Task directions:
Repeat verbatim every line of the material, beginning at the line that holds "Describe how this" and ending at its last line.

Entries provided:
□ □ □ □ □ □ □

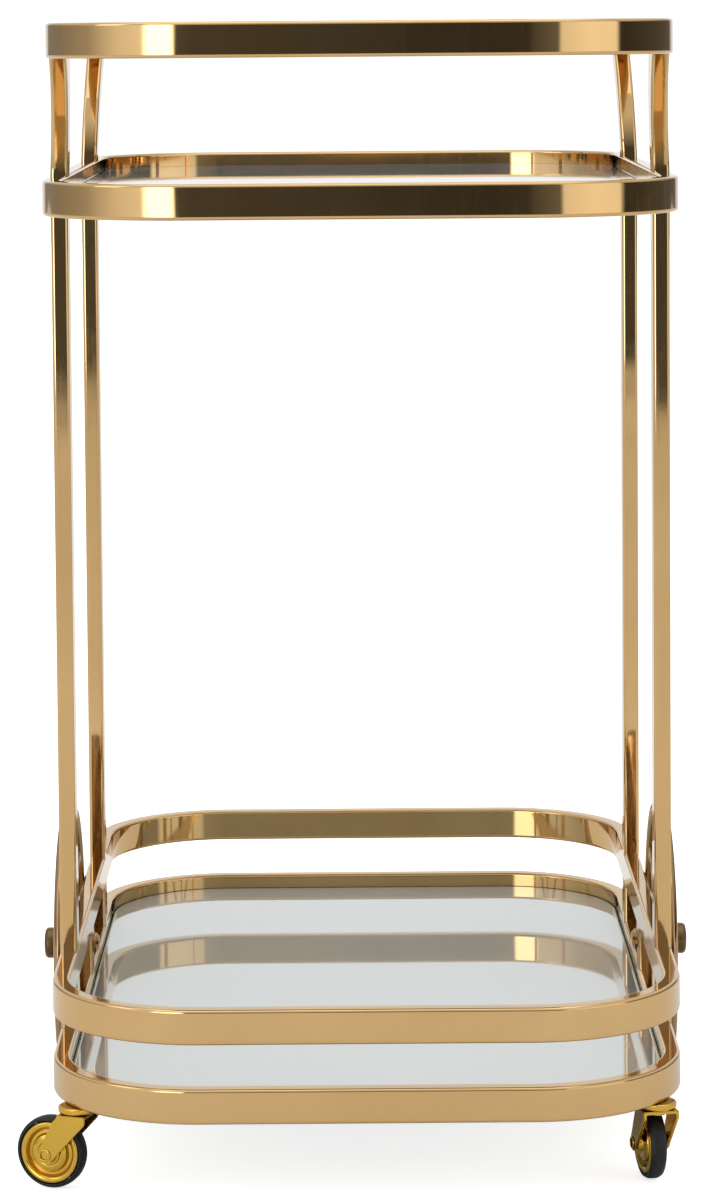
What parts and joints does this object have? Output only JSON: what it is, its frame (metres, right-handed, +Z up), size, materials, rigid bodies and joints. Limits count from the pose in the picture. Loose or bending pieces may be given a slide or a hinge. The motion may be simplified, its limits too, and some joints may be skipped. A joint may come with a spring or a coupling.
{
  "type": "bar cart",
  "caption": "Two-tier serving cart with gold bar frame, rounded mirrored shelves, gallery rail, raised top rail, big spoked side wheels and swivel casters.",
  "frame": {"origin": "on the floor, under the middle of the cart", "axes": "+Z up, +X across the cart's width, Y along its length with the end seen in the reference view at -Y"},
  "size_m": [0.4844, 0.695, 0.7965],
  "materials": {
    "plated_gold": "polished gold plating",
    "caster_brass": "bright yellow plating on pressed steel",
    "zinc_steel": "plated steel hardware",
    "mirror": "mirrored glass, faintly green",
    "black_rubber": "smooth matt",
    "nylon_bush": "plain"
  },
  "bodies": {
    "cart": {"top_rail": "plated_gold", "upper_shelf_rim": "plated_gold", "upper_shelf_ledge": "plated_gold", "upper_shelf_panel": "mirror", "gallery_rail": "plated_gold", "lower_shelf_rim": "plated_gold", "lower_shelf_ledge": "plated_gold", "lower_shelf_panel": "mirror", "leg_front_left": "plated_gold", "leg_front_right": "plated_gold", "leg_rear_left": "plated_gold", "leg_rear_right": "plated_gold", "lower_post_front_left": "plated_gold", "lower_post_front_right": "plated_gold", "lower_post_rear_left": "plated_gold", "lower_post_rear_right": "plated_gold", "upper_post_front_left": "plated_gold", "upper_post_front_right": "plated_gold", "upper_post_rear_left": "plated_gold", "upper_post_rear_right": "plated_gold", "axle_block_left": "plated_gold", "axle_bolt_left": "zinc_steel", "axle_washer_left": "zinc_steel", "axle_cap_left": "plated_gold", "axle_block_right": "plated_gold", "axle_bolt_right": "zinc_steel", "axle_washer_right": "zinc_steel", "axle_cap_right": "plated_gold", "caster_stem_front_left": "zinc_steel", "caster_stem_front_right": "zinc_steel", "caster_stem_rear_left": "zinc_steel", "caster_stem_rear_right": "zinc_steel"},
    "big_wheel_left": {"big_wheel_rim_left": "plated_gold", "big_wheel_spider_left": "plated_gold", "big_wheel_bush_left": "nylon_bush"},
    "big_wheel_right": {"big_wheel_rim_right": "plated_gold", "big_wheel_spider_right": "plated_gold", "big_wheel_bush_right": "nylon_bush"},
    "fork_front_left": {"caster_fork_front_left": "caster_brass", "caster_axle_front_left": "zinc_steel"},
    "roller_front_left": {"caster_disc_front_left": "caster_brass", "caster_tyre_front_left": "black_rubber"},
    "fork_front_right": {"caster_fork_front_right": "caster_brass", "caster_axle_front_right": "zinc_steel"},
    "roller_front_right": {"caster_disc_front_right": "caster_brass", "caster_tyre_front_right": "black_rubber"},
    "fork_rear_left": {"caster_fork_rear_left": "caster_brass", "caster_axle_rear_left": "zinc_steel"},
    "roller_rear_left": {"caster_disc_rear_left": "caster_brass", "caster_tyre_rear_left": "black_rubber"},
    "fork_rear_right": {"caster_fork_rear_right": "caster_brass", "caster_axle_rear_right": "zinc_steel"},
    "roller_rear_right": {"caster_disc_rear_right": "caster_brass", "caster_tyre_rear_right": "black_rubber"}
  },
  "joints": [
    {"name": "big_wheel_left_spin", "type": "hinge", "parent": "cart", "child": "big_wheel_left", "pos_m": [-0.2232, 0, 0.104], "axis": [1, 0, 0], "continuous": true},
    {"name": "big_wheel_right_spin", "type": "hinge", "parent": "cart", "child": "big_wheel_right", "pos_m": [0.2232, 0, 0.104], "axis": [1, 0, 0], "continuous": true},
    {"name": "swivel_front_left", "type": "hinge", "parent": "cart", "child": "fork_front_left", "pos_m": [-0.19834, -0.292, 0.055], "axis": [0, 0, 1], "continuous": true},
    {"name": "roller_front_left_spin", "type": "hinge", "parent": "fork_front_left", "child": "roller_front_left", "pos_m": [-0.21619, -0.2855, 0.025], "axis": [-0.342, -0.9397, 0], "continuous": true},
    {"name": "swivel_front_right", "type": "hinge", "parent": "cart", "child": "fork_front_right", "pos_m": [0.19834, -0.292, 0.055], "axis": [0, 0, 1], "continuous": true},
    {"name": "roller_front_right_spin", "type": "hinge", "parent": "fork_front_right", "child": "roller_front_right", "pos_m": [0.19455, -0.27338, 0.025], "axis": [-0.9799, -0.1994, 0], "continuous": true},
    {"name": "swivel_rear_left", "type": "hinge", "parent": "cart", "child": "fork_rear_left", "pos_m": [-0.19834, 0.292, 0.055], "axis": [0, 0, 1], "continuous": true},
    {"name": "roller_rear_left_spin", "type": "hinge", "parent": "fork_rear_left", "child": "roller_rear_left", "pos_m": [-0.20421, 0.31007, 0.025], "axis": [-0.9511, -0.309, 0], "continuous": true},
    {"name": "swivel_rear_right", "type": "hinge", "parent": "cart", "child": "fork_rear_right", "pos_m": [0.19834, 0.292, 0.055], "axis": [0, 0, 1], "continuous": true},
    {"name": "roller_rear_right_spin", "type": "hinge", "parent": "fork_rear_right", "child": "roller_rear_right", "pos_m": [0.20325, 0.31035, 0.025], "axis": [-0.9659, 0.2588, 0], "continuous": true}
  ]
}
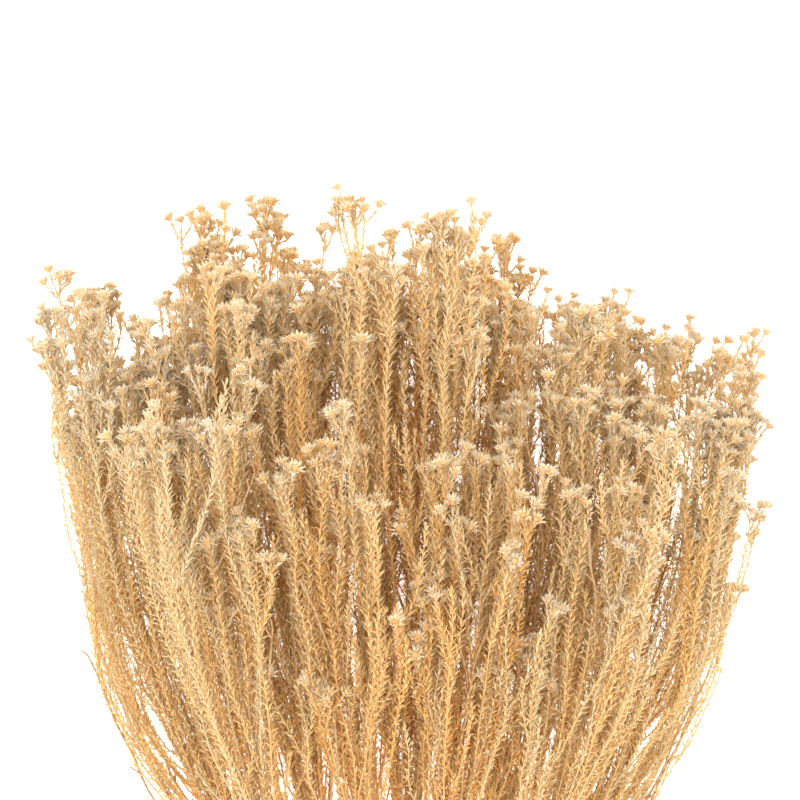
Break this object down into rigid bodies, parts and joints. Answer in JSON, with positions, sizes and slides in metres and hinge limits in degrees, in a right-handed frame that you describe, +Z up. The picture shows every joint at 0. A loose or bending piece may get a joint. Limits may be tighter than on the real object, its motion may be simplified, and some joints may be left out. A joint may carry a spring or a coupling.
{
  "type": "bunch of dried staavia",
  "caption": "Tied bunch of dried staavia lying down: woody stems, straw-coloured shoots thick with needle leaves, and crowns of small cream star-shaped flower heads.",
  "frame": {"origin": "middle of the bunch's footprint, on the surface that it lies on", "axes": "+Y along the stems from the cut ends to the flower heads, +X across the crown, +Z up from the surface"},
  "size_m": [0.3662, 0.61, 0.1859],
  "materials": {
    "bark": "dry thin bark, straw brown, matt",
    "leaf": "dried needle leaves, straw to golden tan, matt with a faint sheen",
    "flower": "papery cream bracts around a tan-orange disc, matt",
    "elastic": "natural rubber, satin"
  },
  "bodies": {
    "root": {"stem_01": "bark", "shoots_01": "leaf", "heads_01": "flower", "stem_02": "bark", "shoots_02": "leaf", "heads_02": "flower", "stem_03": "bark", "shoots_03": "leaf", "heads_03": "flower", "stem_04": "bark", "shoots_04": "leaf", "heads_04": "flower", "stem_05": "bark", "shoots_05": "leaf", "heads_05": "flower", "stem_06": "bark", "shoots_06": "leaf", "heads_06": "flower", "stem_07": "bark", "shoots_07": "leaf", "heads_07": "flower", "stem_08": "bark", "shoots_08": "leaf", "heads_08": "flower", "stem_09": "bark", "shoots_09": "leaf", "heads_09": "flower", "stem_10": "bark", "shoots_10": "leaf", "heads_10": "flower", "stem_11": "bark", "shoots_11": "leaf", "heads_11": "flower", "stem_12": "bark", "shoots_12": "leaf", "heads_12": "flower", "stem_13": "bark", "shoots_13": "leaf", "heads_13": "flower", "stem_14": "bark", "shoots_14": "leaf", "heads_14": "flower", "stem_15": "bark", "shoots_15": "leaf", "heads_15": "flower", "stem_16": "bark", "shoots_16": "leaf", "heads_16": "flower", "stem_17": "bark", "shoots_17": "leaf", "heads_17": "flower", "stem_18": "bark", "shoots_18": "leaf", "heads_18": "flower", "tie_band": "elastic"}
  },
  "joints": []
}
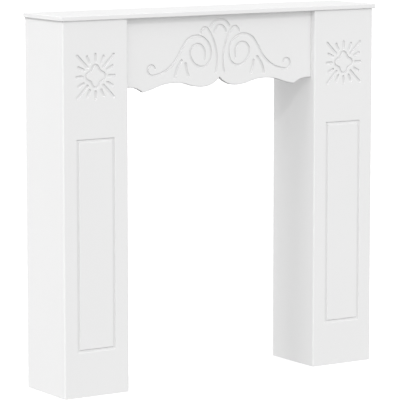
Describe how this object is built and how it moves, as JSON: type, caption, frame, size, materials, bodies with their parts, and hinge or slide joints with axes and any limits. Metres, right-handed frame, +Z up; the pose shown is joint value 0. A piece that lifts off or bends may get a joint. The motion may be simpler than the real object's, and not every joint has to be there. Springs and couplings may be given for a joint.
{
  "type": "fireplace mantelpiece",
  "caption": "Free-standing fireplace surround: box pilasters with a routed sunburst and long panel, a wavy scroll-carved frieze and a thin top shelf.",
  "frame": {"origin": "on the floor, below the centre of the top shelf", "axes": "+X along the shelf to the right of someone who faces the front, +Y back towards the wall, +Z up"},
  "size_m": [1, 0.2, 1],
  "materials": {
    "paint": "satin white paint on board"
  },
  "bodies": {
    "root": {"top_shelf": "paint", "frieze": "paint", "left_pilaster_front": "paint", "left_pilaster_outer_side": "paint", "left_pilaster_inner_side": "paint", "right_pilaster_front": "paint", "right_pilaster_outer_side": "paint", "right_pilaster_inner_side": "paint"}
  },
  "joints": []
}
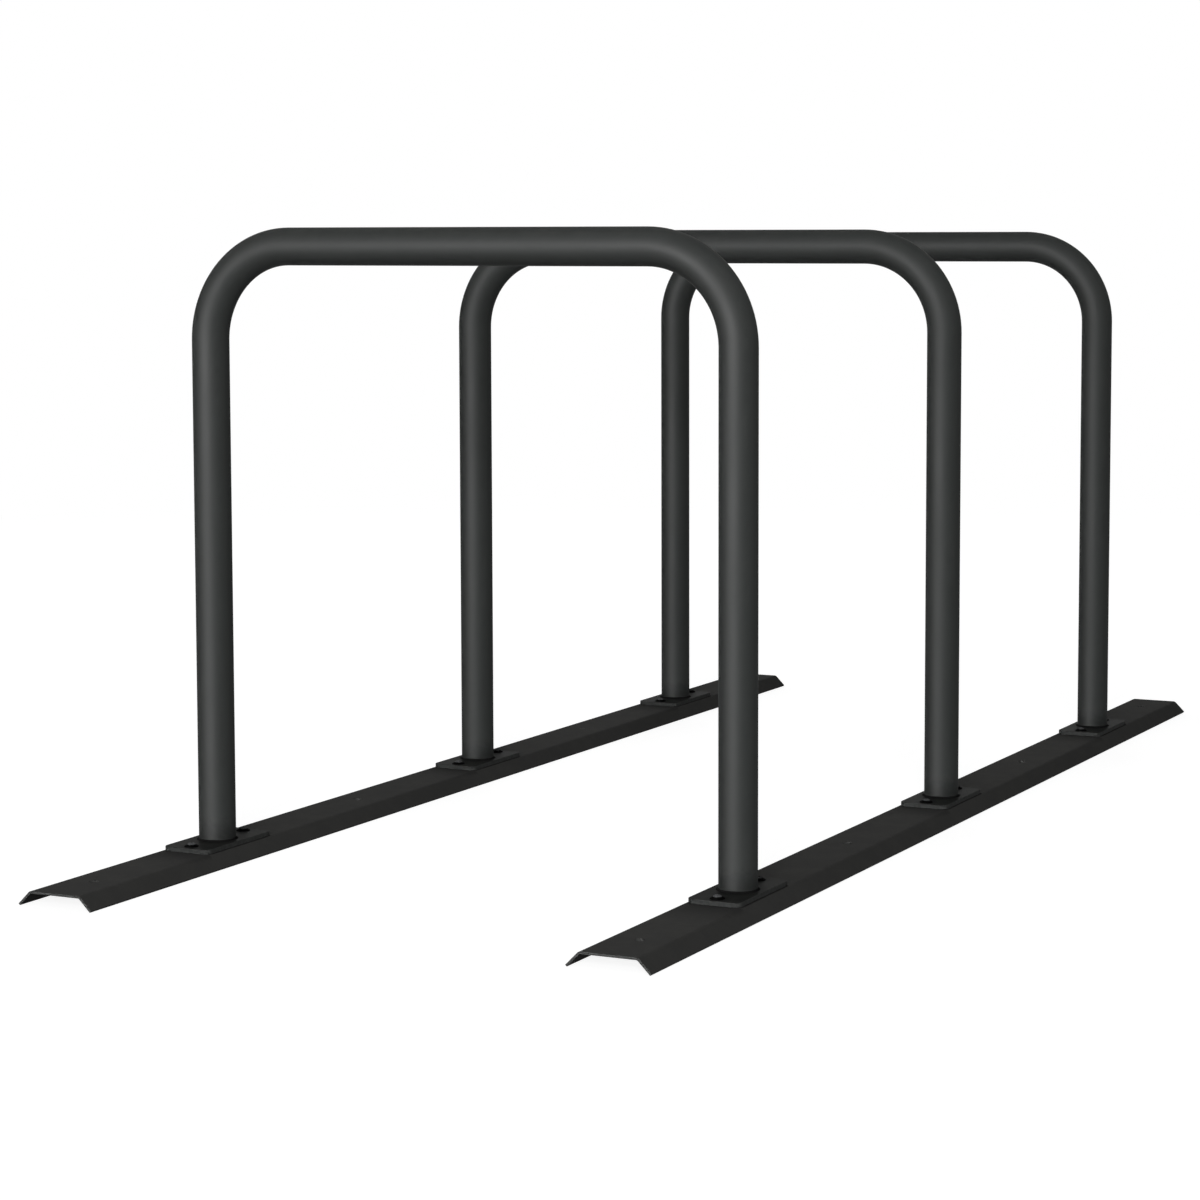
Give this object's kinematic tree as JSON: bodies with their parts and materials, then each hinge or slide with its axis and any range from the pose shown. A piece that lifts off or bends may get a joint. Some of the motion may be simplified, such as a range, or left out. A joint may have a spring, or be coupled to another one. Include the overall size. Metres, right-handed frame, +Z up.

□ □ □ □ □ □ □

Expected answer:
Describe how this object is built and how it moves, as JSON: type, caption, frame, size, materials, bodies with their parts, and hinge or slide joints with axes and any limits. Metres, right-handed frame, +Z up; the pose shown is joint value 0. A piece that lifts off or bends may get a joint. The motion may be simpler than the real object's, and not every joint has to be there. Springs and couplings may be given for a joint.
{
  "type": "fireplace mantelpiece",
  "caption": "Free-standing fireplace surround: box pilasters with a routed sunburst and long panel, a wavy scroll-carved frieze and a thin top shelf.",
  "frame": {"origin": "on the floor, below the centre of the top shelf", "axes": "+X along the shelf to the right of someone who faces the front, +Y back towards the wall, +Z up"},
  "size_m": [1, 0.2, 1],
  "materials": {
    "paint": "satin white paint on board"
  },
  "bodies": {
    "root": {"top_shelf": "paint", "frieze": "paint", "left_pilaster_front": "paint", "left_pilaster_outer_side": "paint", "left_pilaster_inner_side": "paint", "right_pilaster_front": "paint", "right_pilaster_outer_side": "paint", "right_pilaster_inner_side": "paint"}
  },
  "joints": []
}
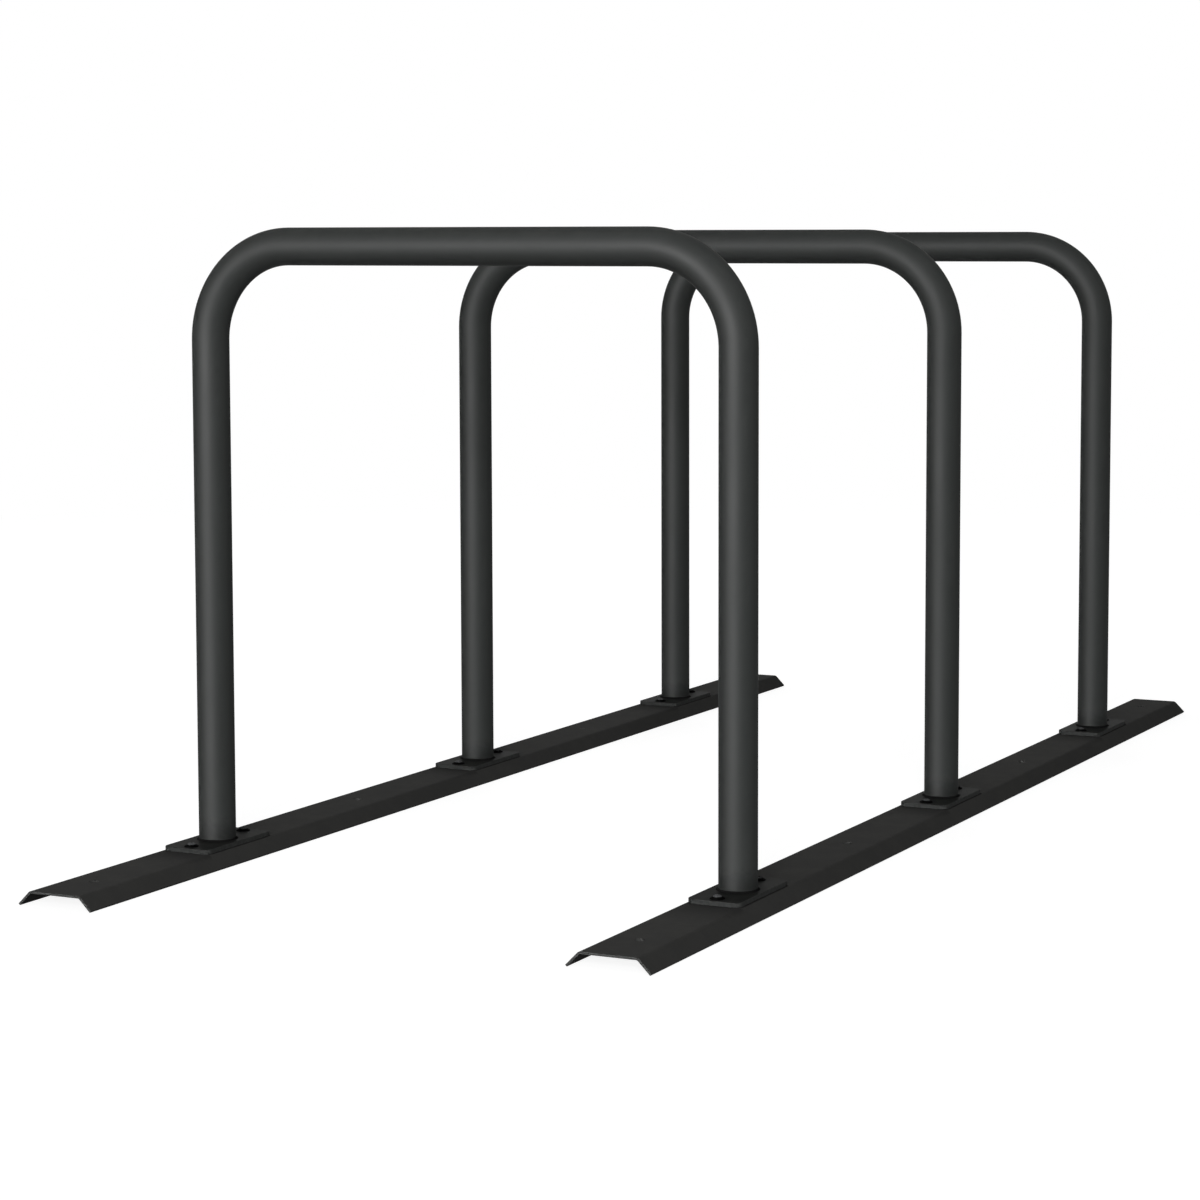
Give this object's kinematic tree as JSON: bodies with their parts and materials, then each hinge or slide with its axis and any range from the pose shown. A piece that lifts off or bends may get a joint. Some of the motion may be simplified, such as a range, or left out. A joint may have a spring, or be coupled to another one. Include the overall size. Metres, right-handed frame, +Z up.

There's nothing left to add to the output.